If someone is split 50/50 between two teams answering emergency calls say, if they are not there when the call comes in then the call is missed. If the call centre is for the fire service, the loss in productivity and availability is consequential.

Back to being a Scrum Master for two teams.  The prevailing view in the industry is that a Scrum Manager can effectively support two teams (some even believe three), but the prevailing view amongst Scrum Masters is that to be truly effective you can only support one team.

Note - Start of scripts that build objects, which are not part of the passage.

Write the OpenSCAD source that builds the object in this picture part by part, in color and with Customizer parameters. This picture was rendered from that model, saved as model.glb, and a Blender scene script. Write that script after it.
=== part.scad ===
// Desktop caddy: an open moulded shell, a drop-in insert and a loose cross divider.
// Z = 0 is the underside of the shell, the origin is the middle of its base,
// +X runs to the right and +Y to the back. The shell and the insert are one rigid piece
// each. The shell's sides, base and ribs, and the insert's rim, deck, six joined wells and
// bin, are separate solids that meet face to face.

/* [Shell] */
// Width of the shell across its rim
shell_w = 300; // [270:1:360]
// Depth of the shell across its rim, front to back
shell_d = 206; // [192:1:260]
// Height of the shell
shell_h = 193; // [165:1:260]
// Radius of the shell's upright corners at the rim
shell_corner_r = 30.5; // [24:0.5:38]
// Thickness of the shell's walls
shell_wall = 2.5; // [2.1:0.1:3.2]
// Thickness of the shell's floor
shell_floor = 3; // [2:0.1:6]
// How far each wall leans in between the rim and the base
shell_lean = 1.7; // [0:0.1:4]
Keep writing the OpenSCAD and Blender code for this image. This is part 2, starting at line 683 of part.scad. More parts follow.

My experience is that I cannot context switch this job. It is not possible for one team to pause while I deal with the other, the sprint goes on relentlessly, problems do not wait for me to return, and often problems lurk until I leave to manifest.  While I am giving attention to one team I am ignoring and neglecting the other, when I try to remain aware of both I run myself ragged and finish up giving neither attention. I was even asked to take on a third team – which I refused saying I couldn’t give them the attention they need.

So what is the answer?   The obvious answer is to say that if money is no object and recruitment was instant and effective and new starters hit the ground running the answer is to hire a good Scrum Master for each team.  Sadly that is not the case, there are three development teams and only one Scrum Master and although they are attempting to recruit another, the sad truth is that good Scrum Masters are very hard to find, and underlying all this there is a limit to the budget. A real-world problem that is not easy to solve with a text book response.

That is a little doom and gloom, and most of the time I can support two teams and I think I do a good job. One team is more mature than the other and so I generally split my time 70/30 and both teams seem to be improving (my definition of success). My problem is that I know I could do a great job if I could focus on just one. But is it worth the total neglect of the other?